En aquellos
años éramos unos gamberros consumados y, ni siquiera la edad puede justificar
todo lo que hicimos. En nuestra defensa podría decir que pensábamos que el
mundo se nos acababa y, de hecho a algunos se le acabó demasiado pronto. A
lomos de esas motos, con chupas de cuero o sin ellas, bailábamos por los
rincones de la ciudad embriagados por el suave aroma de la noche.
Recuerdo
cuando parábamos a alguna bella mujer embarazada para preguntarle si era virgen
y, de paso, dejarle un número de teléfono para que nos llamara cuando se le pasara el hinchazón. Madrugadas
etílicas con sus correspondientes baños en la mar.

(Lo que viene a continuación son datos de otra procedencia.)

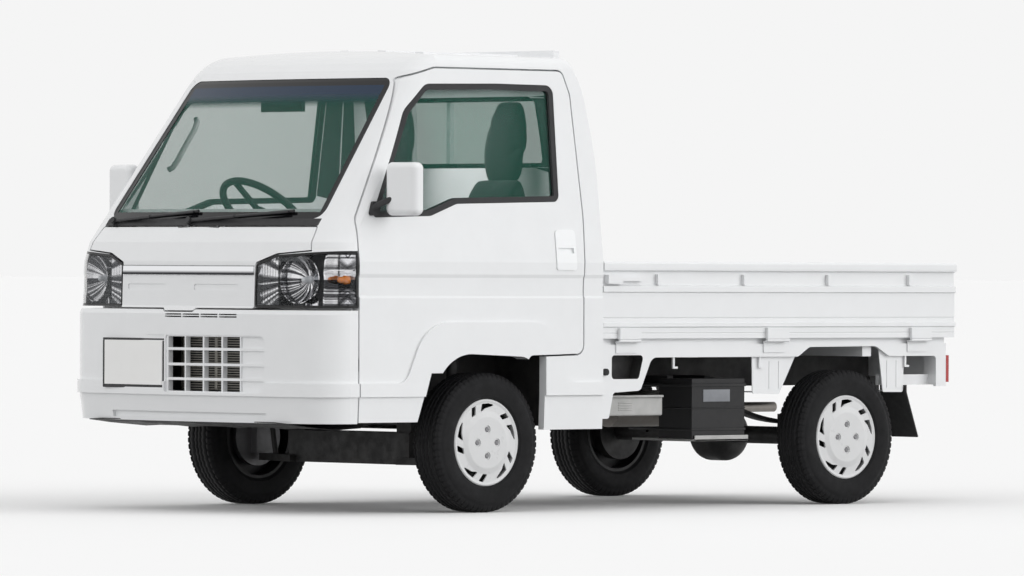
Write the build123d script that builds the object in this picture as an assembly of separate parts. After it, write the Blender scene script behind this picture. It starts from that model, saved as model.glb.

Desempolvo aquellos blues que compuse para una banda de rock. Añoro esos campings en un pueblo en el que lo más
moderno que habían oído era al Dúo Dinámico. Conmemoro las noches de verano en
Nerja en compañía de valkirias escandinavas; el balcón de Europa, las calas de
Maro, el rumor de las olas y los gritos de mis amigos al darse cuenta de que yo
había perdido los cigarrillos de la risa. Hubo que volver por ellos y, a nadie
le hizo ni puñetera gracia. También guardo dos momentos memorables que tienen
como protagonista a mi viejo amigo “el Pinocho”. La primera tuvo lugar en ese pueblo mediterráneo
cuando al ver como se aproximaba una rubia de piernas largas, dejó exclamar un “no
está buena la tía” y, tras doblar las rocas del rompeolas, percatarse de que
era un tío. La segunda ocurrió en un bar de la movida malagueña. Allí
fuimos una noche a tomar unas cervezas cuando, a mi compinche se le metió entre
ceja y ceja beberse un whiskey y, como no le alcanzaba el presupuesto, se apostó con el camarero
italiano que si se comía una polilla, le invitaría. Y dicho y hecho; pues tras
quitarle las antenas se la tragó sin un lamento. El italiano, que no daba
crédito, gritaba; Non posso crederlo, bastardo, se l`ha mangiato””. Creo que ha
sido el amigo que más me ha hecho reír en la vida junto a otro que hoy está en
busca y captura por la policía. Y hasta ahí puedo leer.
Pudiera ser
que todo lo que yo recuerdo no ocurrió tal y como yo lo imagino. Después de
todo, solo recordamos aquello que nunca ocurrió. Sin embargo, cada vez que
cruzo esos puentes que unen a El Palo de
Pedregalejo, creo recordar la cantidad de cosas que hicimos juntos. Esos bares
llenos de mujeres dispuestas a beberse hasta la última gota del néctar de
nuestras entrañas. Esos licores prohibidos. Esas experiencias en el asiento de
atrás de un coche. Por haber, hubo hasta sexo callejero. El Doo wop y el Rock
and Roll junto a himnos musicales de rebeldía.
Conté
algunas de esas anécdotas en la presentación de mi novela. Relaté esos
episodios que ya van pareciendo las historias del abuelo Cebolletas y, en
cambio, parecen hoy tener más vigencia que nunca. Debe ser que, aunque nunca lo
he reconocido como se merece- dos míseros artículos no son nada- pertenecemos a
una generación que sin querer cambiar al mundo, terminamos adaptándolo a nuestras
canallas medidas. Solo nos importaba reírnos hasta de nuestra sombra y, muy
especialmente, de aquel enano al que siempre queríamos saltar en calle Larios. Tanto
aprendimos a brincar, que terminamos elevándonos por encima de todos los
obstáculos.
Desconozco
los cubatas que nos bebimos en El Fernandito. Ignoro la cantidad exacta de
millones de litros de cervezas ingeridos. Lo que sí sé es los rostros de
aquellas bellezas femeninas que compartieron con nosotros la locura de ser
jóvenes. Y como decía nuestro paisano Pablo Picasso; “el que es joven, lo es
siempre”. Nos movió la vida, los acordes de guitarras y la música celestial que
emanaban de las caderas de esas mujeres. Háganse cargo, teníamos y tenemos el
miembro como el campo de fútbol del Valencia C.F; MESTALLA.